The Japanese consortium, featuring Mitsubishi Heavy Industries and Kawasaki Heavy Industries, was considered the front-runner for much of the competition, a remarkable feat given that Japan’s ban on military exports was only lifted in 2014, loosening military restrictions put in place after World War 2.

“We will ask Australia to explain why they didn’t pick our design,” said Japanese defense minister Gen Nakatani.

As part of its sales pitch, Japan’s bidders highlighted the escalating tensions in the South China Sea, where China has been moving missilesbuilding islands, and making sweeping territorial claims to the chagrin of its neighbors. Nakatani cast the bid in the context of freedom of the seas. “Both of our nations are maritime nations and we have a key interest in freedom of navigation,” he said last November.

But Japanese companies’ inexperience bidding for big defense contracts hurt them, according to sources who spoke to the Financial Times (paywall). Even the simple fact of which company would take the lead—Mitsubishi, it turns out—wasn’t established until well into the bidding process.

In the end, France offered a more appealing package, namely by sharing technology and pledging to build the subs in Australia.
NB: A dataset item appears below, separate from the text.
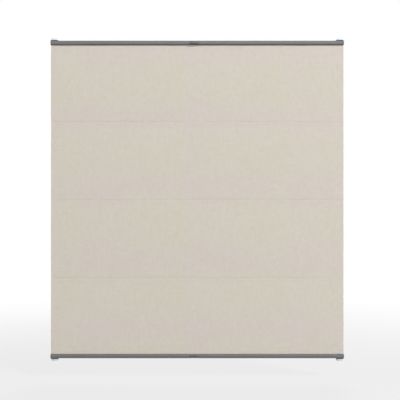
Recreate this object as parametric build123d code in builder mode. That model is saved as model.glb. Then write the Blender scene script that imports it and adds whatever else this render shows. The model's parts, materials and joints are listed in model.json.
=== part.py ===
from build123d import *
import os

os.makedirs("parts", exist_ok=True)

# A roman blind that clamps on a window sash. Two rails slide on taut guide cords,
# and a flat cloth with three rod pockets folds up between them.
# Millimetres. X runs along the rails, -Y faces the room, +Y the window, +Z is up.

# The blind as a whole
rail_span = 1000.0  # a rail over its two end caps
drop = 1082.0  # over both rails with the blind drawn out
running_gap = 0.3  # air beside a piece that slides, rests or hangs
fit_gap = 0.1  # air round a pressed or clipped fit

# Rail extrusion
rail_depth = 22.0
rail_height = 14.0
rail_wall = 1.4
rail_corner = 2.0
rail_nose_round = 4.0  # the front corner on the cloth's side
rail_crown = 0.8  # how far the front face bulges
groove_lip = 1.2  # metal left beside the slot that the cloth leaves by
rib = 1.2  # inner webs of the extrusion
nose_floor = 3.0  # metal below the small hollow behind the rounded corner
clip_groove_height = 3.0  # groove along the front that the grip clips in
clip_groove_depth = 0.6

# End caps
cap_length = 24.5
cap_chamfer = 0.8
cap_line = 6.0  # the shadow line runs this far from the rail's end
cap_line_width = 0.5
cap_line_depth = 0.4
spigot_length = 14.0
cord_eye = 2.4  # bore that a guide cord slides in
cord_channel = 2.0  # slot in the spigot that the crossing cords leave by

# Guide cords
cord_diameter = 1.2
cord_inset = 13.0  # from a rail's end to the cord
cord_level_high = 3.0  # the two crossing cords in a rail, from its middle
cord_level_low = -2.4

# Cloth
cloth_setback = 1.0  # the cloth's edges stop this far short of the rails' ends
cloth_thickness = 0.6
cloth_ahead = 3.0  # the cloth hangs this far in front of the rail's middle
panel_count = 4
panel_bow = 3.0  # each panel swells this far towards the room
hem_depth = 5.0  # cloth cut into each rail beyond the visible drop
hem_setback = 2.0  # the hem stops this far short of the end caps
slot_play = 0.5  # air on each side of the cloth in the slot

# Hem beads, fold rods and the rings on the back
bead_diameter = 3.2
pocket_height = 14.0
pocket_inset = 0.9  # cloth above and below a pocket's hollow
rod_diameter = 3.6
rod_setback = 4.0
ring_outer = 8.4
ring_wire = 1.6

# Grips, a little left of the middle
grip_shift = -9.0
grip_width = 30.0
grip_tip_width = 21.0
grip_tip_round = 2.5
grip_reach = 8.5
grip_foot = 2.9  # where its under face meets the rail, from the rail's middle
grip_lip_low = 3.6  # the lip's front, from the rail's middle
grip_lip_high = 2.2
grip_heel = 5.8
grip_hollow = 2.6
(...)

The latter was a strong selling point, allowing Australian prime minister Malcolm Turnbull and his Liberal party to score points ahead of July elections. The deal, Turnbull said, will see “Australian workers building Australian submarines with Australian steel here, where we stand today, for decades into the future.”

Japanese companies are world-class exporters, but in unfamiliar, sensitive industries like defense, they have a lot to learn about how to meet customers’ needs.